Zunächst nahmen wir an, die Glamour-Redaktion hätte da etwas in den falschen Hals bekommen, und David Brooks' bourgeoise Bohemians, abgekürzt Bobos irgendwie zusammen und durcheinander gebracht mit den Hobos, der US-amerikanischen fahrenden Bänkelsänger-Subkultur aus Zeiten der grossen Depression, deren letztes lebendes Exemplar Tom Waits ist. Alles, was Wikipedia zu Boho weiss, ist, dass es sich dabei um eine sehr kleine Stadt in der Nähe von Enniskillen, Landkreis Fermanagh, in Nordirland handelt.
Tatsächlich ergeben weitere Recherchen, dass der Trend auch in den USA bekannt ist, und vermutlich von dort stammt.
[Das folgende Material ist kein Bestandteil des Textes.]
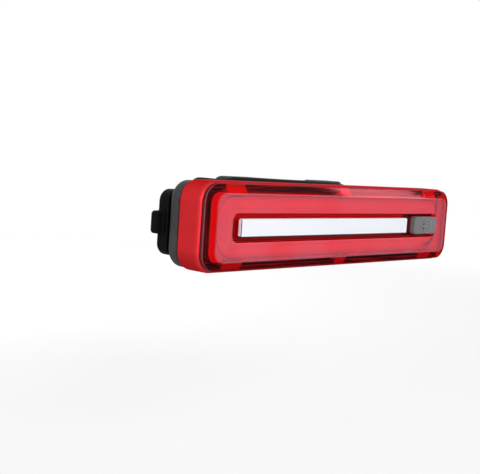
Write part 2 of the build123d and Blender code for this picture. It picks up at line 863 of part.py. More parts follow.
def strap():
    band = upright(trace(strap_path(), strap_thickness), strap_height)
    for side in (-1, 1):
        band += strap_plate(side, strap_end_front_at, strap_end_height, strap_end_corner)
    band += strap_plate(1, strap_tail_front_at, strap_tail_height, strap_tail_corner)
    slots = [(-1, hook_at()), (1, hook_at()), (1, hook_at() + strap_slot_pitch)]
    for side, level in slots:
        low, high = level - strap_slot_width / 2, level + strap_slot_width / 2
        band -= block(strap_thickness + overrun, strap_slot_height, low, high, side * strap_mid_x)
    return band


sub_parts = [
    front_lens, diffuser_panel, light_blocks, inner_frame, strip_cover, cob_board, cob_phosphor,
    cob_leads, button_cap, button_seal, switch_body, switch_plunger, mid_body, body_gasket,
    back_cover, cover_screws, main_board, battery_cell, battery_tape, battery_foam, battery_board,
    battery_wires, usb_shell, usb_tongue, charge_chip, driver_chip, inductor, capacitors, status_led,
    port_flap, flap_anchor, slide_plate, swivel_washer, swivel_rivet, saddle, saddle_pad, strap,
]

os.makedirs("parts", exist_ok=True)
for build in sub_parts:
    export_step(build(), f"parts/{build.__name__}.step")
    print(build.__name__)
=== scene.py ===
"""Bike rear light with its strap mount: finishes, fine parts, camera and light.

Blender objects are in metres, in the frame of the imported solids: +Z up along the clamp's axis,
+X along the light towards its button, and the lens faces -Y. Sizes in the classes are
millimetres. A value named *_at is a place along Y, and one named *_x is a place along X.
"""
from __future__ import annotations

import logging
import math
from dataclasses import dataclass
from enum import Enum
from typing import Callable, Sequence

import bpy
from mathutils import Matrix, Vector


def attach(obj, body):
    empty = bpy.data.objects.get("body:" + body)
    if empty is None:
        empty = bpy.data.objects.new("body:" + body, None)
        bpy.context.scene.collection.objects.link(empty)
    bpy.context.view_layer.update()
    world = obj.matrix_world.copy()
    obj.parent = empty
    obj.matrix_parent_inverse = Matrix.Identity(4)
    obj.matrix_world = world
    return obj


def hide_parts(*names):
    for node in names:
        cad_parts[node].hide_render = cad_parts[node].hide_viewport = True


log = logging.getLogger("rear_light")
MM = 0.001
BEYOND_M = 10.0  # Further than any piece reaches.
FACING = 0.9  # A normal with this share along an axis faces that way.
LEVEL_MM = 1.0  # An edge that runs back further than this isn't level.
Pair = tuple[float, float]
Triple = tuple[float, float, float]
Socket = bpy.types.NodeSocket

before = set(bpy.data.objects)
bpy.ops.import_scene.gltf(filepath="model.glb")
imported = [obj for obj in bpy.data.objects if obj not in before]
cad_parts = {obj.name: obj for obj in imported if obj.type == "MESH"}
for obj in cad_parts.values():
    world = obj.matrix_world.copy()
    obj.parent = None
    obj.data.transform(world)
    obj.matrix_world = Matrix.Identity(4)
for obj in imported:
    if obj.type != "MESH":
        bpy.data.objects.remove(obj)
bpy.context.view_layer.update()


def linear(colour: Triple) -> tuple[float, ...]:
    """Turns a display colour into the linear one that shaders take, with an alpha of 1."""
    return tuple(c / 12.92 if c <= 0.04045 else ((c + 0.055) / 1.055) ** 2.4 for c in colour) + (1.0,)


def towards(azimuth_deg: float, elevation_deg: float) -> Vector:
    """Gives the direction in which a viewer stands.

    Args:
        azimuth_deg: 0 in front of the lens, growing towards the button.
        elevation_deg: Height above the horizon.

    Returns:
        The direction, of length 1.
    """
    azimuth, elevation = math.radians(azimuth_deg), math.radians(elevation_deg)
    return Vector((math.sin(azimuth) * math.cos(elevation),
                   -math.cos(azimuth) * math.cos(elevation), math.sin(elevation)))


def runs_back(first: Vector, last: Vector) -> bool:
    """Tells whether an edge, given by its ends in millimetres, runs from front to back."""
    return abs(first.y - last.y) > LEVEL_MM


# Materials


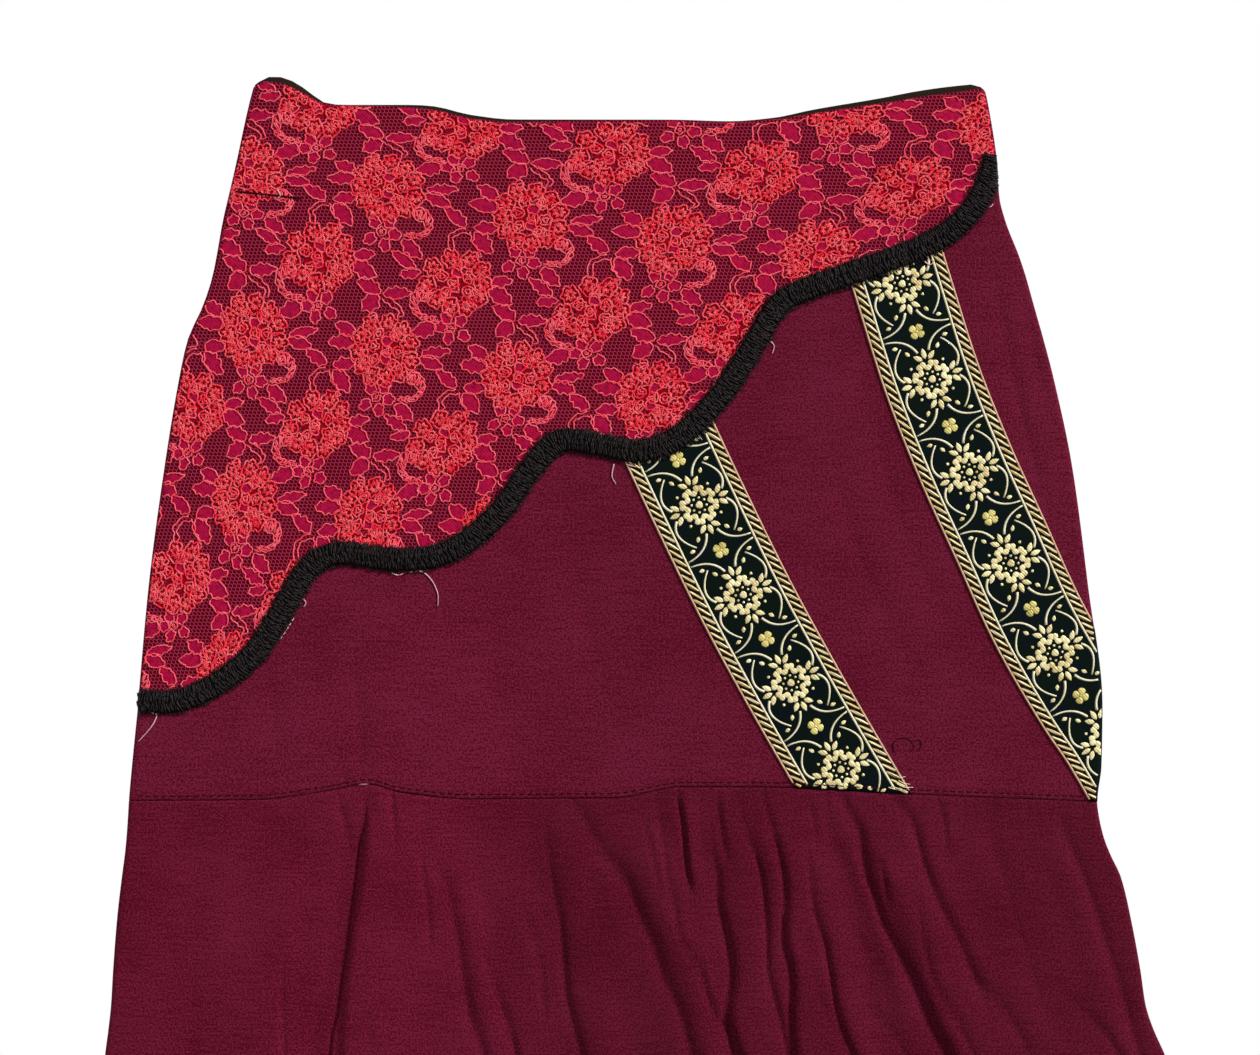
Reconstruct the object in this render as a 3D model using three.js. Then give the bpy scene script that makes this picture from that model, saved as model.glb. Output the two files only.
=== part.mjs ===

Danach gilt Sienna Miller als Galionsfigur dieser Moderichtung, die in ihren Grundzügen als eklektische Mischung aus Gypsie-, Ethno- und Landfrauenlook dort bereits 2002 Gestalt annahm. Es sei nun an der Zeit, auch bei der Inneneinrichtung dem "inneren Gypsie" freien Lauf zu lassen, weiss die Online-Handtaschen-Ressource handbag.com. Über eine nicht minder eklektische Binnengeschichtsschreibung, die auf zeitlich nicht näher als "irgendwann früher" zu verortende Boho Days rekurriert, schafft sich der Trend im Reverse-Engeneering- beziehungsweise Backward-Masking -Verfahren seine eigene Basis, in die irgendwie die Hobo-Vergangenheit hineinspielt, wie auch eine zeitlich und räumlich nicht näher spezifizierte Boheme, wonach ein Bohemian jemand ist, der sich für "Kunst, Musik und/oder Literatur interessiert und schlampig anzieht" – was zumindest die Frage der Etymologie geklärt haben dürfte. Interessanterweise knüpfen die Amis damit an ein Missverständnis aus den Anfangstagen der Pariser Bohème an, das hinter der ursprünglichen Namensfindung steht. Weil man sich die illustre Gesellschaft aus Künstlern, Literaten und Säufern, die um das Jahr 1830 herum entstand, nicht anders erklären konnte, ging man kurzerhand davon aus, dass es sich um fahrendes Volk aus der Gegend um Böhmen handeln müsse.